Anne Elizabeth Moore (zinester, writer, former Punk Planet editor)
SPB: What do you miss about running a zine? What has changed the most in music since Punk Planet ceased publication?
Moore: For folks who've followed my work, they'll realize that since we folded Punk Planet in the middle of 2007 very little has changed about what I do except it has become WAY more exciting. I basically started doing self-publishing work in Cambodia, where I didn't manage a single long-running title like PP, but instead taught the first generation of young women to attend college as a group in the history of the country how to make their own zines.

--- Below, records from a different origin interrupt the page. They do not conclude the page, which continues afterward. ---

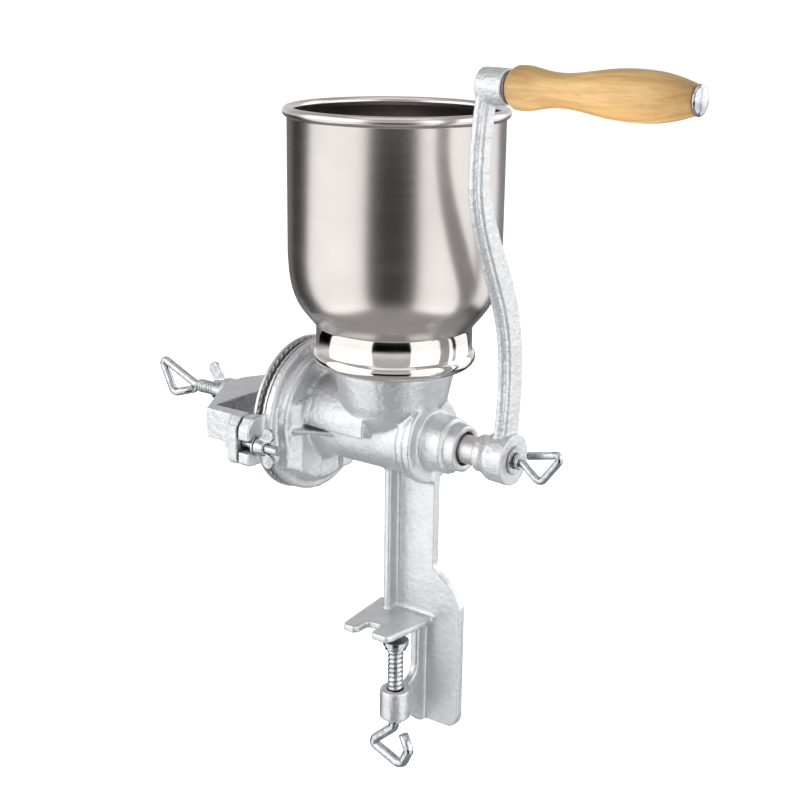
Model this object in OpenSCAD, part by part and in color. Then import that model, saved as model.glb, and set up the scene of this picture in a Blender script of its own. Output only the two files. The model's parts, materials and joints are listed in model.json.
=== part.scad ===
// Clamp-on hand crank grain mill. Millimetres, +Z up.
// Origin: where the clamp screw axis meets the underside of the table ledge.
// The drive axis runs along X, with the crank at +X and the grinding discs at -X.

/* [Drive axis] */
// Height of the drive axis above the underside of the ledge
axis_h = 117; // [100:1:140]
// Distance of the clamp screw from the hopper axis, towards the crank
clamp_x = 25; // [15:1:35]
// Distance of the clamp screw in front of the drive axis
clamp_y = 28; // [22:1:36]
// Radius of the worm shaft where it leaves the bearing
shaft_r = 8.5; // [7:0.1:10]

/* [Hopper] */
// Radius of the straight hopper wall
hopper_r = 62.3; // [50:0.1:75]
// Height of the rim bead above the drive axis
hopper_top = 189.8; // [150:0.1:220]
// Radius of the rolled rim bead
rim_r = 2.9; // [1.5:0.1:4]
// Radius of the polished neck
neck_r = 46; // [38:0.5:52]
// Sheet thickness of the hopper
sheet = 0.9; // [0.6:0.1:2]

/* [Casting] */
// Outer radius of the horizontal barrel
barrel_r = 22.5; // [20:0.5:26]
// Radius of the bore that the worm turns in
chamber_r = 16.5; // [14:0.5:18]
// Radius of the throat where the hopper sits
throat_r = 36.5; // [32:0.5:42]
// Height of the throat's top above the drive axis
throat_top = 41; // [35:0.5:50]
// Outer radius of the disc flange
flange_r = 47.5; // [42:0.5:52]
// Thickness of the leg and clamp plate
leg_t = 5.7; // [4:0.1:8]
// Lowest point of the clamp plate below the drive axis
leg_bottom = 183; // [160:1:200]
// Thickness of the table ledge
ledge_t = 4.5; // [3:0.1:7]

/* [Grinding discs] */
// Outer radius of the turning disc
disc_r = 48.5; // [44:0.5:52]
// Working gap between the two discs
disc_gap = 0.5; // [0.3:0.1:2]

/* [Yoke] */
// Inside half width of the yoke
yoke_in = 49.3; // [48:0.1:56]
// Thickness of each yoke arm
yoke_t = 8.2; // [5:0.1:12]
// Distance of the yoke corner from the hopper axis
yoke_corner = 98.5; // [90:0.5:110]
// Distance of the end of the screw boss from the hopper axis
yoke_end = 135; // [120:0.5:150]

/* [Crank] */
// Distance of the grip axis above the drive axis
crank_rise = 210; // [150:1:240]
// Distance of the grip axis in front of the drive axis
crank_lead = 27; // [0:1:40]
// Half width of the crank arm at the hub
arm_hub_w = 9; // [6:0.1:12]
// Half width of the crank arm at the grip
arm_top_w = 6.5; // [5:0.1:9]
// Largest radius of the wooden grip
grip_r = 13; // [10:0.1:16]
// Radius of the bolt that the grip turns on
grip_bolt_r = 3; // [2:0.1:4]

/* [Screws] */
// Radius of the clamp screw
clamp_r = 4.75; // [4:0.05:6]
// Gap between the ledge and the clamp pad as drawn
jaw_gap = 2.2; // [2.1:0.1:3]
// Radius of the disc adjusting screw
adjust_r = 4.4; // [3.5:0.1:6]
// Radius of the crank holding screw
crank_screw_r = 3; // [2.5:0.1:4]
// Radius of the two studs of the yoke
yoke_stud_r = 2.9; // [2:0.1:4]
// Radial clearance of sliding and turning fits
fit = 0.06; // [0.02:0.01:0.1]

/* [Hidden] */

cast_col = [0.80, 0.81, 0.83];
steel_col = [0.72, 0.71, 0.72];
zinc_col = [0.85, 0.87, 0.88];
iron_col = [0.38, 0.38, 0.37];
wood_col = [0.86, 0.66, 0.36];

rim_r_pos = hopper_r - 0.3;
shoulder_z = hopper_top - 80;
neck_top = 66;
bead_r = neck_r + 2.2;
seat_gap = 0.3;

flange_x = -61.5;
flange_back = -56;
drum_x = -50;
drum_r = 41;
web_x = -46.4;
fixed_face = -65;
plate_face = fixed_face - disc_gap;
plate_back = -69;
carrier_back = -77;
ball_x = -80.5;
ball_r = 3.6;

collar_x = 20;
collar_end = 30.5;
collar_r = 26;
boss_end = 45;
nose_end = 53.5;
nose_r = 14;
bush_r = 12.5;
bush_end = nose_end - 4;

leg_left = 0.8;
leg_right = 31.5;
leg_wide = 51.5;
rib_t = 4.4;
rib_d = 9.5;
arm_t = 5.4;
boss_low = 170;
boss_high = 151;
boss_r = 9.3;
ledge_z = -axis_h;

ear_y = 55;
ear_z = -7.5;
ear_in = yoke_in;
ear_out = 62.5;
ear_x = -68.6;
ear_back = -60.5;
yoke_top = 9.8;
yoke_low = -9.2;
nut_x = -59;
stud_x = -76.5;

hub_x = 63.5;
hub_end = 86;
hub_r = 15;
arm_x = 75.6;
arm_flange = 3.3;
arm_crown = 4.1;
tip_end = 91.8;
grip_x = 93.3;
grip_end = 196.7;

$fn = 72;

module mill() {
    translate([-clamp_x, clamp_y, axis_h])
        children();
}

module along_x(x0, x1, r0, r1) {
    translate([x0, 0, 0])
        rotate([0, 90, 0])
            cylinder(h = x1 - x0, r1 = r0, r2 = r1);
}

module rod_x(x0, x1, r) {
    along_x(x0, x1, r, r);
}

module box(a, b) {
    translate(a)
        cube(b - a);
}

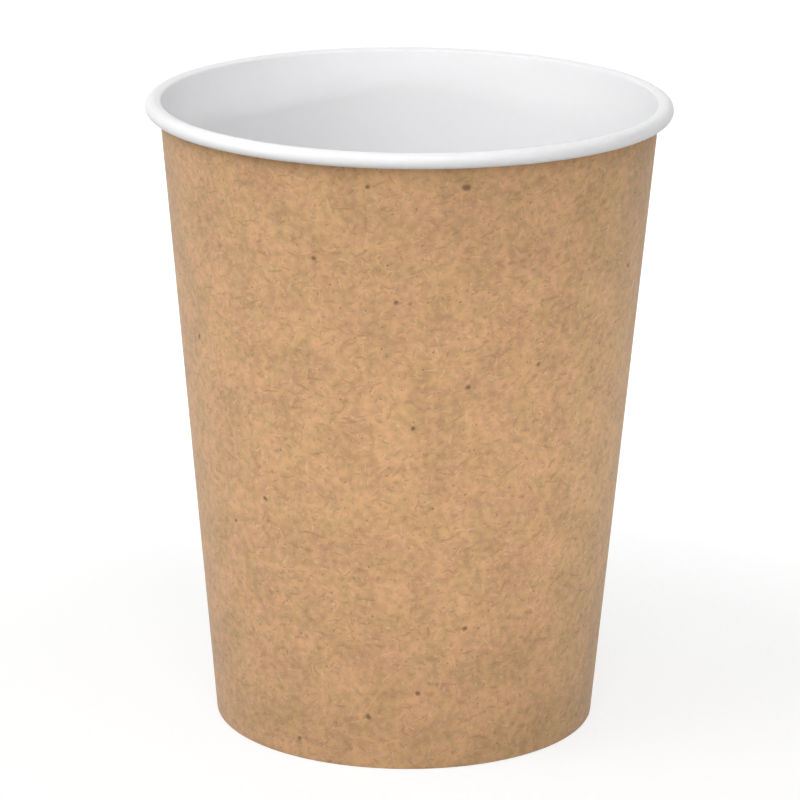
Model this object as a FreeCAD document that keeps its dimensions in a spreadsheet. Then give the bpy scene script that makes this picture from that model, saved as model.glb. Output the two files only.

Considering the poverty and literacy rates in the country, it wasn't an easy sell at first, and once we made our zines we of course also had to invent a distribution mode, and find readers, and figure out all the other stuff about zne-making that we take for granted in the US because we have a semi-functioning media dissemination system. There, we invented it. It was really amazing and rewarding work, and the subject of my two recent books Cambodian Grrrl (2011) and New Girl Law (2013), both of which have been getting great awards and international attention, which makes me really happy. It's important to me that this work is not just for the white, male, American underground that was most visible back in the PP days, but that the important and useful stuff about self-publishing and freedom of expression can travel across boundaries of race and class and gender.
So, to your second question (which is a trick, because it really is two questions), I'd say that what's changed in music that I've been excited about is stuff like The Messenger Band, a group of former garment factory workers who tour around Cambodia singing songs about the international garment trade. Once you've roadied for folks like that—a gig I wrote about here—house shows don't have quite the same appeal, you know?